Revenons au côté visionnaire du grand-père. Bien que je n’ai pas encore lu – procrastination quand tu me tiens – son ouvrage intitulé L’autre futur, j’ai compris en en lisant le début qu’il avait saisi bien des choses sur ce qui nous attendait, rapports à tous les bouleversements technologiques et industriels qui se profilaient.

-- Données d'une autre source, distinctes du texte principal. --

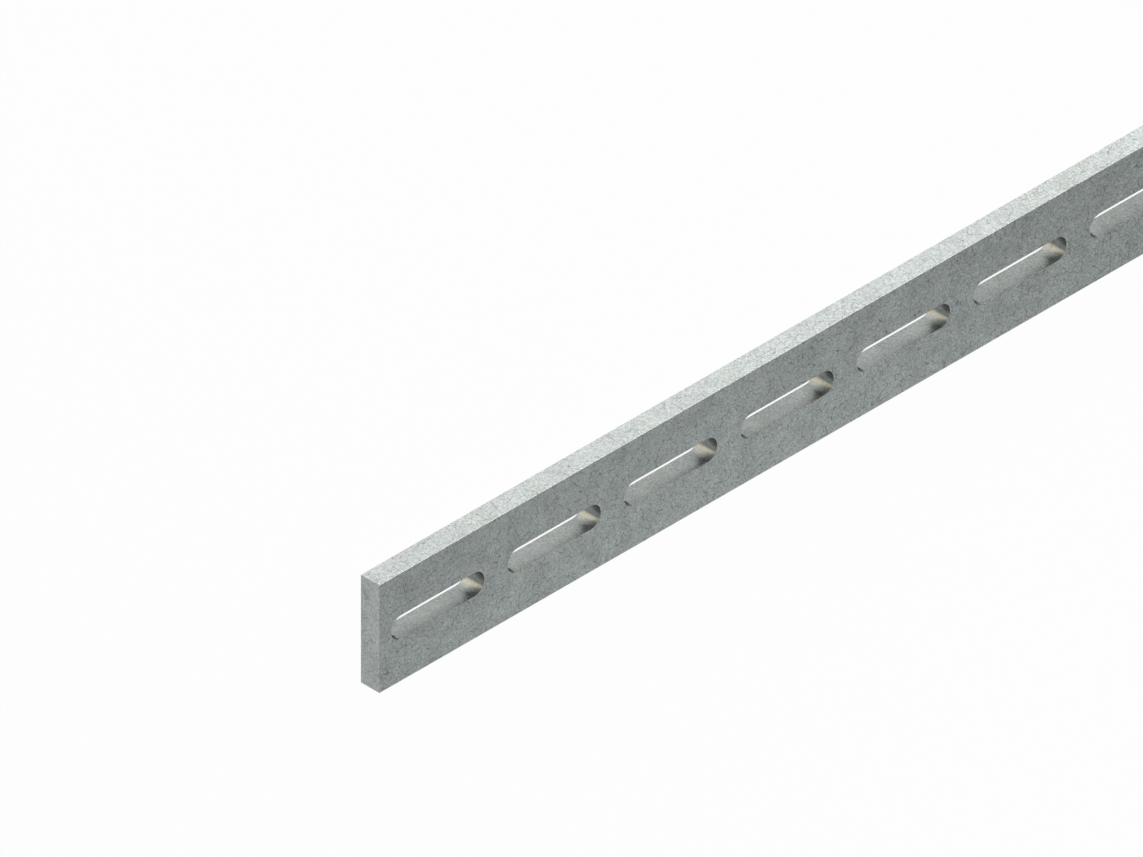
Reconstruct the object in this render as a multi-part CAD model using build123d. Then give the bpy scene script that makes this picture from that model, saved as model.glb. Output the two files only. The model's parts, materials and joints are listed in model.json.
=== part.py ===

Alors même que quelques années après 1989, date de parution de son ouvrage, il se refusat à se plonger dans l’Internet, il avait  su capter les conséquences de tels changements. Alors oui, le texte est long. Mais moi je regrette ce temps où l’on prenait le temps d’écrire et de réfléchir. Le support papier implique le fait de pouvoir revenir facilement et à tout instant à un ouvrage. Je réfléchis mieux en lisant un papier.  Cela peut paraitre bizarre aux éventuels djeuns qui pourraient me lire. mais je pense qu’en voyant ce pavé, ils vont fuir ) toutes jambes.  Ce texte est long, mais il distille posément de nombreuses idées très intéressantes. Bonne lecture.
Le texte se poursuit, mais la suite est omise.